Die Stromsteuer wurde in Frankreich 2004 als "Beitrag zu den Kosten der öffentlichen Stromversorgung" (Contribution aux Charges de Service Public d'Electricité - CSPE) eingeführt. Sie betrug zunächst 4,5 Euro/MWh und stieg dann bis 2016 auf das Fünffache (siehe Grafik 1). In Deutschland erfolgte die Einführung der Stromsteuer bereits 1999 im Rahmen der sogenannten ökologischen Steuerreform (siehe Hintergrund, Juli 2010). Sie betrug zunächst 2 Pfennig/kWh bzw. 20 Mark/MWh (990201) und stieg dann bis 2003 auf den heutigen Stand von 2,05 Cent/kWh bzw. 20,50 Euro/MWh (siehe Grafik 2). Die Industrie wurde weitgehend von der Zahlung befreit, so dass die Belastung fast nur die Kleinverbraucher trifft (121104).
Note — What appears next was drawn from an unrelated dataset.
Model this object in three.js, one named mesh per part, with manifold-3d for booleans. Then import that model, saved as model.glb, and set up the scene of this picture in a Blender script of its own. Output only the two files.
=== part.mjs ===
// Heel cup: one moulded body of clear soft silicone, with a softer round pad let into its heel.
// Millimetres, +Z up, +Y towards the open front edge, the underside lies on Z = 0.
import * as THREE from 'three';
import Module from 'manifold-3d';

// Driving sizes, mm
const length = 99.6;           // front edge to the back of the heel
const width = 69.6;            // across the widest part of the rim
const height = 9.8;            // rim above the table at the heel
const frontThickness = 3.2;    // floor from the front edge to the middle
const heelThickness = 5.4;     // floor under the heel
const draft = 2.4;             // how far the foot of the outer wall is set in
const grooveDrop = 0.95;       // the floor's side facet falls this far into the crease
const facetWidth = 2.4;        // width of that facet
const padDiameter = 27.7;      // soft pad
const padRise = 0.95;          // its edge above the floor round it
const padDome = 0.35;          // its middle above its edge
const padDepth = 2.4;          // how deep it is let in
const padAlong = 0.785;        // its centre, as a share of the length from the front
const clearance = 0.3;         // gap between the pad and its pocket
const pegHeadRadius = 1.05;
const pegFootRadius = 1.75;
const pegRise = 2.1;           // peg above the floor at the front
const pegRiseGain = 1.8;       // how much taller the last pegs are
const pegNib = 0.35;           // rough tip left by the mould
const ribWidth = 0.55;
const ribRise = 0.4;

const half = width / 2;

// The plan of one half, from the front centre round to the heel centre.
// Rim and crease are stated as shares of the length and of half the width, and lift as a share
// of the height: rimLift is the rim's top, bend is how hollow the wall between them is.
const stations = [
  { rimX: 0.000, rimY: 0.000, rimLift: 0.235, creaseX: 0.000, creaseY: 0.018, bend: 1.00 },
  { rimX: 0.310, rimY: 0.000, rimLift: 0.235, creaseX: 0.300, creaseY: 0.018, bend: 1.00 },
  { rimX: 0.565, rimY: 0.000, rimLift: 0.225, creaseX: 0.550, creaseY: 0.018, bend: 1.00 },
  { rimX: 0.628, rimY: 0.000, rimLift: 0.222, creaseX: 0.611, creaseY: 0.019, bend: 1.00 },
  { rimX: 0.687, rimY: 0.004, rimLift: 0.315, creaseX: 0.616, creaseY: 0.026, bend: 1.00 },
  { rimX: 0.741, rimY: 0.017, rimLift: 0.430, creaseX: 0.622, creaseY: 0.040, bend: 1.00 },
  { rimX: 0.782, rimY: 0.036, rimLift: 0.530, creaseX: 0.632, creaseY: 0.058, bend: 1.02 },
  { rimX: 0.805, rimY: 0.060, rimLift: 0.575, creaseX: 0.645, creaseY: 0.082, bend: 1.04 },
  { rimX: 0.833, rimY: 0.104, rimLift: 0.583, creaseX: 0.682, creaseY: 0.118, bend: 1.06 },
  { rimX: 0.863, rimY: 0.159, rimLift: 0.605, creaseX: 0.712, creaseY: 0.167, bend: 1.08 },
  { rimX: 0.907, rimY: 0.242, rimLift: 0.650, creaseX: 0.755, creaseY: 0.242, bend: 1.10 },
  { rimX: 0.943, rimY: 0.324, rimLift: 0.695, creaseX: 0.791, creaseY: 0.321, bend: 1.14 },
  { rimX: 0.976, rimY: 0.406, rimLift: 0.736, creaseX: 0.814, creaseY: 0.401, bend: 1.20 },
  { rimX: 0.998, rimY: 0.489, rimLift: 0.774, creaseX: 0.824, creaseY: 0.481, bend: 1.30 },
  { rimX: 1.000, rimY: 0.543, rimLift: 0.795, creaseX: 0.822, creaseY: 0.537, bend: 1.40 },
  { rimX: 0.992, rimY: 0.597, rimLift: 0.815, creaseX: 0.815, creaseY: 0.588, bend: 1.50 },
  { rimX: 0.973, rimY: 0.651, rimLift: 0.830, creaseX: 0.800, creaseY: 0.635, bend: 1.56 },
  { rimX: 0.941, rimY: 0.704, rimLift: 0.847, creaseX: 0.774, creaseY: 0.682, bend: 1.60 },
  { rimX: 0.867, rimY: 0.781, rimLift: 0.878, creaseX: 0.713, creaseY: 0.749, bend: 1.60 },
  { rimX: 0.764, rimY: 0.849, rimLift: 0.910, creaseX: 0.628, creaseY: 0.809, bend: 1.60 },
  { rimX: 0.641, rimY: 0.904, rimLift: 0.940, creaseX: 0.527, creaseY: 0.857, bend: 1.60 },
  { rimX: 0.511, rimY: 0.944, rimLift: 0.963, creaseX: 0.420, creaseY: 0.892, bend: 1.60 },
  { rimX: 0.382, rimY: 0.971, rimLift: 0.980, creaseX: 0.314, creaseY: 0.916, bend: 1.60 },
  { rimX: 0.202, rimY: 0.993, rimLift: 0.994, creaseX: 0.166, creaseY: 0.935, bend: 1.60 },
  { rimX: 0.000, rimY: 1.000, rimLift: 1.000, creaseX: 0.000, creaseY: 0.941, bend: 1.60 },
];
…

Die Stromsteuer war bisher in Frankreich noch um 2 Euro/MWh höher als in Deutschland. Bis vor kurzem wurde sie von kleineren Verbrauchern als "Contribution au Service Public de l'Electricité" (CSPE) und nur von leistungsgemessenen Kunden als TICFE erhoben, mit Beginn des Jahres 2022 aber unter der letzteren Bezeichnung vereinheitlicht. Als weitere staatliche Belastungen des Strompreises gibt es die "Contribution Tarifaire d'Acheminement" (CTA), die "Taxes sur la Consommation Finale d'Electricité" (TCFE) sowie die Mehrwertsteuer TVA ("Taxe sur la Valeur Ajoutée). Indessen war die staatliche Belastung des Strompreises in Frankreich mit 34 Prozent des Endpreises schon bisher wesentlich geringer als in Deutschland (54 Prozent) und lag auch deutlich unter dem EU-Durchschnitt (41 Prozent), wie den Eurostat-Angaben für einen Jahresverbrauch zwischen 2500 und 5000 Kilowattstunden im Jahr 2019 zu entnehmen ist.